(What needs to be done) Write out exactly the lines between the line containing "feet stand on." and the line containing "record = json.load(file)", including both of those lines, and nothing more.

= = = = = = =

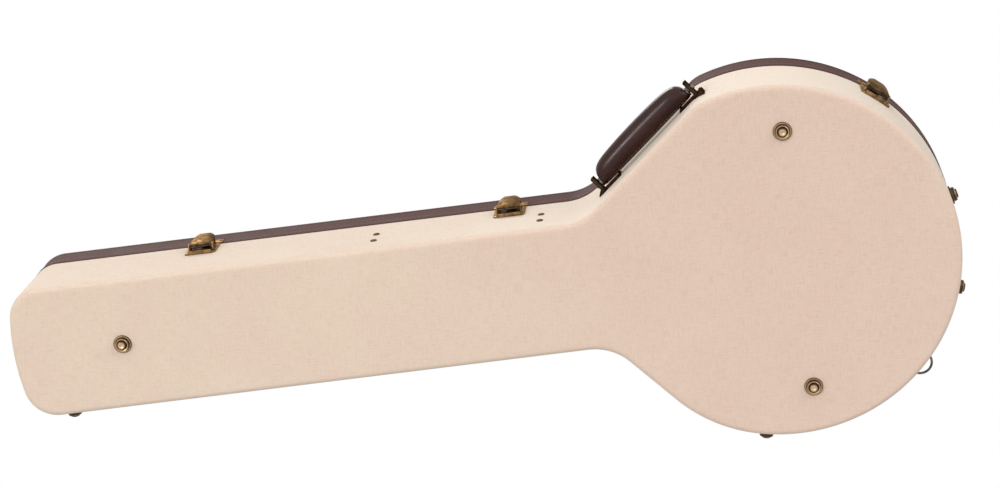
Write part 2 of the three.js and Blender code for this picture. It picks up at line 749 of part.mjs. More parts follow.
function gripEnd(name, side) {
  const inner = gripHalfLength + fitGap;
  const outer = handlePinHalfSpan + handleLugThickness + handlePinOverrun;
  const spans = [[inner, inner + gripEndPlateThickness], [inner, outer]].map((span) => span.map((x) => side * x));
  const [plateSpan, pinSpan] = spans.map((span) => span.sort((a, b) => a - b));
  const cap = barAlongX(gripEndHalfThickness, plateSpan, handleAxisOut, 0);
  const pin = barAlongX(handlePinRadius, pinSpan, handleAxisOut, 0);
  piece(name, joined(cap, pin), brass, handle);
}

gripEnd('handle_pin_drum_end', -1);
gripEnd('handle_pin_waist_end', 1);

// Shoulder strap ring and its clip.

const strap = onDrum(strapRingAngle, strapRingLevel);
const ringSides = 8;
const wireSection = Array.from({ length: ringSides }, (_, i) => {
  const around = heading((fullTurn * (i + 0.5)) / ringSides).multiplyScalar(ringWireRadius);
  return [around.x, around.y];
});
const cornerX = ringHalfWidth - ringCornerRadius;
const cornerY = ringAxisOut + ringCornerRadius;
const ringOutline = stopsAlong([
  { centre: new THREE.Vector2(0, ringAxisOut + ringNeck), radius: ringHalfWidth, from: 0, to: 2 * rightAngle },
  {
    centre: new THREE.Vector2(-cornerX, cornerY),
    radius: ringCornerRadius,
    from: 2 * rightAngle,
    to: 3 * rightAngle,
  },
  { centre: new THREE.Vector2(cornerX, cornerY), radius: ringCornerRadius, from: 3 * rightAngle, to: fullTurn },
]);
piece('strap_ring', band(ringOutline, wireSection), darkSteel, strap);

const clipBore = ringWireRadius + fitGap;
const clipSpan = [-clipHalfWidth, clipHalfWidth];
const clipRivetZ = clipTabHeight - 2 * plateRivetHeadRadius;
const clipShape = joined(
  box(clipSpan, [-clipHalfWidth, clipThickness + fitGap], [0, clipTabHeight]),
  barAlongX(clipBore + clipThickness, clipSpan, ringAxisOut, 0),
);
const clipEye = barAlongX(clipBore, [-ringHalfWidth, ringHalfWidth], ringAxisOut, 0);
const clip = cut(seated(clipShape, strap), clipEye);
piece('strap_ring_clip', riveted(clip, [[0, clipRivetZ]], strap, clipThickness, baseWallHoles), brass, strap);

// Rivets through the walls into the compartment partitions.

const rivetSides = 8;
const rivetDepth = wellInset + partitionRivetGrip;
const rivetShape = rivet(
  partitionRivetHeadRadius,
  partitionRivetHeadHeight,
  partitionRivetShankRadius,
  fitGap,
  rivetDepth,
  rivetSides,
);
const rivetHoles = [];
for (const [end, x] of [['head', headPartitionX], ['drum', drumPartitionX]]) {
  for (const [side, line] of [['latch', latchNeckLine], ['hinge', hingeNeckLine]]) {
    for (const [row, level] of [['low', partitionRivetLowLevel], ['high', partitionRivetHighLevel]]) {
      const place = onNeck(line, x, level);
      piece(`partition_rivet_${end}_${side}_${row}`, rivetShape.clone(), darkSteel, place);
      const hole = shankHole(partitionRivetShankRadius, cutOverrun, rivetDepth + fitGap, rivetSides);
      rivetHoles.push(outOfGroup(hole, place));
    }
  }
}
baseWallHoles.push(...rivetHoles);
liningHoles.push(...rivetHoles);

// Base shell and lining.

const edgeStepShares = [0, 0.25, 0.5, 0.75, 1];
const panelEdge = edgeStepShares.map((share) => {
  const around = heading(share * rightAngle);
  return [panelEdgeRadius * (1 - around.y), panelEdgeRadius * (1 - around.x)];
});
const bottomPanel = slab(outline, [...panelEdge, [0, panelThickness]]);
piece('base_bottom_panel', cut(bottomPanel, ...panelHoles), linen);

const ringSection = (outerInset, innerInset, foot, top) => [
  [outerInset, foot],
  [outerInset, top],
  [innerInset, top],
  [innerInset, foot],
];
const baseWall = band(outline, ringSection(0, wallThickness, wallFoot, baseDepth));
piece('base_side_wall', cut(baseWall, ...baseWallHoles), linen);

const valanceInner = valanceInset + valanceThickness;
piece('base_valance', band(outline, ringSection(valanceInset, valanceInner, valanceFoot, valanceTop)), wrappedBoard);
piece('base_floor_pad', slab(outline, [[liningInset, wallFoot], [liningInset, floorTop]]), plush);
const liningFoot = floorTop + fitGap;
const sideLining = band(outline, ringSection(liningInset, wellInset, liningFoot, valanceFoot - fitGap));
piece('base_side_lining', cut(sideLining, ...liningHoles), plush);

// Accessory compartment and neck rest.

const drumEndHalfWidth = neckHalfWidth(drumPartitionX) - wellInset;
const partitionHalf = partitionThickness / 2;

function partition(name, x) {
  const half = neckHalfWidth(x) - wellInset - fitGap;
  const board = box([x - partitionHalf, x + partitionHalf], [-half, half], [liningFoot, compartmentTop]);
  piece(name, cut(board, ...rivetHoles), wrappedBoard);
}

partition('compartment_partition_head', headPartitionX);
partition('compartment_partition_drum', drumPartitionX);

const insideHeadX = headPartitionX + partitionHalf + fitGap;
const insideDrumX = drumPartitionX - partitionHalf - fitGap;
const boardEndY = drumEndHalfWidth - fitGap;
const flapEdgeY = flapClearance - drumEndHalfWidth;
const flapHingeY = flapEdgeY + flapWidth;
const flapFoot = compartmentTop - flapThickness;
const ledgeTop = flapFoot - fitGap;
const ledgeLevels = [ledgeTop - ledgeDepth, ledgeTop];
const ledgeFrame = joined(
  box([insideHeadX, insideHeadX + ledgeWidth], [flapEdgeY, boardEndY], ledgeLevels),
  box([insideDrumX - ledgeWidth, insideDrumX], [flapEdgeY, boardEndY], ledgeLevels),
  box([insideHeadX, insideDrumX], [flapEdgeY, flapEdgeY + ledgeWidth], ledgeLevels),
);
piece('compartment_ledge', ledgeFrame, wrappedBoard);

// Half of the compartment's top is fixed, and the other half is a flap hinged to it.
const flapLevels = [flapFoot, compartmentTop];
const topBoard = box([insideHeadX, insideDrumX], [flapHingeY + fitGap, boardEndY], flapLevels);
piece('compartment_top_board', topBoard, wrappedBoard);
const flapSpanX = [insideHeadX + flapClearance, insideDrumX - flapClearance];
piece('compartment_flap', box(flapSpanX, [flapEdgeY, flapHingeY], flapLevels), wrappedBoard);
const tabMiddleX = (insideHeadX + insideDrumX) / 2;
const tabFoot = compartmentTop + fitGap;
const pullTab = box(
  [tabMiddleX - pullTabWidth / 2, tabMiddleX + pullTabWidth / 2],
  [flapEdgeY, flapEdgeY + pullTabLength],
  [tabFoot, tabFoot + pullTabThickness],
);
piece('compartment_flap_tab', pullTab, leather);

// A block with a round-bottomed slot that the neck lies in.
function neckRestGeometry() {
  const half = neckHalfWidth(headPartitionX) - wellInset - fitGap;
  const [foot, top] = [liningFoot, liningFoot + neckRestHeight];
  const slotHalf = neckSlotWidth / 2;
  const slotFoot = top - neckSlotDepth;
  const shape = new THREE.Shape();
  shape.moveTo(-half, foot);
  shape.lineTo(half, foot);
  shape.lineTo(half, top);
  shape.lineTo(slotHalf, top);
  shape.absellipse(0, top, slotHalf, top - slotFoot, 0, -2 * rightAngle, true);
  shape.lineTo(-half, top);
  const geometry = new THREE.ExtrudeGeometry(shape, {
    depth: neckRestLength,
    bevelEnabled: false,
    curveSegments: 8,
  });
  const endX = headPartitionX - partitionHalf - fitGap - neckRestLength;
  return geometry.rotateX(rightAngle).rotateZ(rightAngle).translate(endX, 0, 0);
}
piece('neck_rest', neckRestGeometry(), plush);

// Lid shell and lining.

const rim = band(outline, ringSection(0, wallThickness, seam, rimTop));
piece('lid_rim', cut(rim, ...rimHoles), leatherette);

const bindingFoot = rimTop + fitGap;
const bindingHeight = lidEdgeTop - bindingFoot;
const bindingSection = [
  [0, bindingFoot],
  [-bindingBulge, bindingFoot + bindingHeight / 2],
  [bindingWidth / 4, lidEdgeTop],
  [bindingWidth / 2, lidEdgeTop + bindingBulge],
  [bindingWidth, lidEdgeTop],
  [bindingWidth, bindingFoot],
];
piece('lid_edge_binding', band(outline, bindingSection), leatherette);

// The top panel rises from its edge to a flat middle.
const archStepShares = [0, 0.25, 0.55, 1];
const archRise = (share) => lidArch * Math.sin(share * rightAngle);
const archRing = (share, drop) => [lidPanelInset + share * lidArchWidth, lidEdgeTop + archRise(share) - drop];
const panelUnderside = archStepShares.map((share) => archRing(share, lidPanelThickness)).reverse();
const panelTop = archStepShares.map((share) => archRing(share, 0));
piece('lid_top_panel', slab(outline, [...panelUnderside, ...panelTop]), linen);

const padEdgeShare = (liningInset - lidPanelInset) / lidArchWidth;
const padTop = [padEdgeShare, ...archStepShares.slice(1)].map((share) => archRing(share, lidPanelThickness + fitGap));
piece('lid_ceiling_pad', slab(outline, [[liningInset, ceilingFoot], ...padTop]), plush);
const lidLiningInner = liningInset + lidLiningThickness;
const lidLining = ringSection(liningInset, lidLiningInner, lidLiningFoot, ceilingFoot - fitGap);
piece('lid_side_lining', band(outline, lidLining), plush);

// The origin is the middle of the underside, on the surface the feet stand on.
const extent = new THREE.Box3().setFromObject(bench);
const middle = extent.getCenter(new THREE.Vector3());
bench.position.set(-middle.x, -middle.y, -extent.min.z);

const banjoCase = new THREE.Group();
banjoCase.add(bench);
banjoCase.updateMatrixWorld(true);

// Where each moving group turns: a point on its axis and the axis, positive for opening.
const pivotOn = (group, y, z, sign) => ({
  point: group.localToWorld(new THREE.Vector3(0, y, z)).toArray(),
  axis: new THREE.Vector3(sign, 0, 0).transformDirection(group.matrixWorld).toArray(),
});
banjoCase.userData.pivots = {
  lid: pivotOn(drumHinge, hingeAxisOut, seamGap / 2, -1),
  compartmentFlap: pivotOn(bench, flapHingeY, compartmentTop, -1),
  headLatch: pivotOn(headLatch, latchPivotOut, pivotZ, -1),
  waistLatch: pivotOn(waistLatch, latchPivotOut, pivotZ, -1),
  drumLatch: pivotOn(drumLatch, latchPivotOut, pivotZ, -1),
  handle: pivotOn(handle, handleAxisOut, 0, 1),
  strapRing: pivotOn(strap, ringAxisOut, 0, 1),
};

export default banjoCase;
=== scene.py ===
import json
import math

import bmesh
import bpy
from mathutils import Euler, Matrix, Vector


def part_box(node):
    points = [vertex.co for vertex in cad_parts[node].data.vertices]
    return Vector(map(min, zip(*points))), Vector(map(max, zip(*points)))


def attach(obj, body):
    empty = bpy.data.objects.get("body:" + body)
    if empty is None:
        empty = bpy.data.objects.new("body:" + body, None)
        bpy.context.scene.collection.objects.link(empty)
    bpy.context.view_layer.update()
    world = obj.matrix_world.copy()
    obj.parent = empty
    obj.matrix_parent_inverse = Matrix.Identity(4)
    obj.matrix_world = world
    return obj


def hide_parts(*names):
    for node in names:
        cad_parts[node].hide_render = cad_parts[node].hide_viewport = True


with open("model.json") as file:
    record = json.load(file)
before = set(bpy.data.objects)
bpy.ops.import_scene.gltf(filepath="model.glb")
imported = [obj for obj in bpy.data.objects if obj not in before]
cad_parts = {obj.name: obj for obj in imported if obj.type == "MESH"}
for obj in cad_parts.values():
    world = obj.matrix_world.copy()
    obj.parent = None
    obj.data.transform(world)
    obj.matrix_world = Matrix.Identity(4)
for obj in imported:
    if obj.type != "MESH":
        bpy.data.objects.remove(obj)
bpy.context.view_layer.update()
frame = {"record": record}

# The camera, as the photograph was taken: from below and in front of the latches, with a
# long lens, looking up at the underside of the case.
camera_place = Vector((0.3417, -0.7761, -2.7318))
camera_turn = Euler([math.radians(turn) for turn in (164.669, -4.197, 8.460)])
photo_lens = 92.03

camera = bpy.data.objects.new("camera", bpy.data.cameras.new("camera"))
camera.data.lens = photo_lens
camera.matrix_world = Matrix.LocRotScale(camera_place, camera_turn, None)
bpy.context.scene.collection.objects.link(camera)
bpy.context.scene.camera = camera
bpy.context.scene.view_settings.view_transform = "Standard"
# The light: an even white sky, three soft lamps from below for the side that the photograph
# shows, and a soft lamp from above for the lid. The sky shows as plain white.


def add_node(tree, kind, links=(), **values):
    """A node with its values set by property or socket name, and its inputs joined."""
    node = tree.nodes.new(kind)
    for key, value in values.items():
        if hasattr(node, key):
            setattr(node, key, value)
        else:
            node.inputs[key.replace("_", " ").title()].default_value = value
    for socket, source in links:
        tree.links.new(source, node.inputs[socket])
    return node


def arithmetic(tree, operation, *terms, clamp=False):
    """What a Math node makes of its terms, each a plain number or a node's output."""
    node = add_node(tree, "ShaderNodeMath", operation=operation, use_clamp=clamp)
    for socket, term in zip(node.inputs, terms):
        if isinstance(term, (int, float)):
            socket.default_value = term
        else:
            tree.links.new(term, socket)
    return node.outputs[0]


sky_strength = 0.56
world = bpy.data.worlds.new("studio")
bpy.context.scene.world = world
world.use_nodes = True
sky_tree = world.node_tree
sky = sky_tree.nodes["Background"]
sky.inputs["Color"].default_value = (0.97, 0.98, 1.0, 1)
sky.inputs["Strength"].default_value = sky_strength
backdrop = add_node(sky_tree, "ShaderNodeBackground")
backdrop.inputs["Color"].default_value = (1, 1, 1, 1)
ray = add_node(sky_tree, "ShaderNodeLightPath").outputs
seen = arithmetic(sky_tree, "MAXIMUM", ray["Is Camera Ray"], ray["Is Glossy Ray"])
through = arithmetic(sky_tree, "MAXIMUM", seen, ray["Is Transmission Ray"])
choice = add_node(
    sky_tree, "ShaderNodeMixShader", [(0, through), (1, sky.outputs[0]), (2, backdrop.outputs[0])]
)
sky_tree.links.new(choice.outputs[0], sky_tree.nodes["World Output"].inputs["Surface"])


def soft_lamp(name, towards, strength, spread):
    """A distant soft lamp that stands in the direction given."""
    lamp = bpy.data.lights.new(name, "SUN")
    lamp.energy = strength
    lamp.angle = math.radians(spread)
    holder = bpy.data.objects.new(name, lamp)
    holder.rotation_euler = Vector(towards).to_track_quat("Z", "Y").to_euler()
    bpy.context.scene.collection.objects.link(holder)


soft_lamp("lamp_below", (-0.55, -0.35, -0.76), 0.9, 12)
soft_lamp("lamp_below_wide", (-0.1, -0.7, -0.7), 0.85, 100)
soft_lamp("lamp_drum_end", (0.85, -0.6, -0.25), 0.9, 40)
soft_lamp("lamp_above", (-0.35, -0.55, 0.8), 1.35, 24)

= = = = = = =

(Result)
// The origin is the middle of the underside, on the surface the feet stand on.
const extent = new THREE.Box3().setFromObject(bench);
const middle = extent.getCenter(new THREE.Vector3());
bench.position.set(-middle.x, -middle.y, -extent.min.z);

const banjoCase = new THREE.Group();
banjoCase.add(bench);
banjoCase.updateMatrixWorld(true);

// Where each moving group turns: a point on its axis and the axis, positive for opening.
const pivotOn = (group, y, z, sign) => ({
  point: group.localToWorld(new THREE.Vector3(0, y, z)).toArray(),
  axis: new THREE.Vector3(sign, 0, 0).transformDirection(group.matrixWorld).toArray(),
});
banjoCase.userData.pivots = {
  lid: pivotOn(drumHinge, hingeAxisOut, seamGap / 2, -1),
  compartmentFlap: pivotOn(bench, flapHingeY, compartmentTop, -1),
  headLatch: pivotOn(headLatch, latchPivotOut, pivotZ, -1),
  waistLatch: pivotOn(waistLatch, latchPivotOut, pivotZ, -1),
  drumLatch: pivotOn(drumLatch, latchPivotOut, pivotZ, -1),
  handle: pivotOn(handle, handleAxisOut, 0, 1),
  strapRing: pivotOn(strap, ringAxisOut, 0, 1),
};

export default banjoCase;
=== scene.py ===
import json
import math

import bmesh
import bpy
from mathutils import Euler, Matrix, Vector


def part_box(node):
    points = [vertex.co for vertex in cad_parts[node].data.vertices]
    return Vector(map(min, zip(*points))), Vector(map(max, zip(*points)))


def attach(obj, body):
    empty = bpy.data.objects.get("body:" + body)
    if empty is None:
        empty = bpy.data.objects.new("body:" + body, None)
        bpy.context.scene.collection.objects.link(empty)
    bpy.context.view_layer.update()
    world = obj.matrix_world.copy()
    obj.parent = empty
    obj.matrix_parent_inverse = Matrix.Identity(4)
    obj.matrix_world = world
    return obj


def hide_parts(*names):
    for node in names:
        cad_parts[node].hide_render = cad_parts[node].hide_viewport = True


with open("model.json") as file:
    record = json.load(file)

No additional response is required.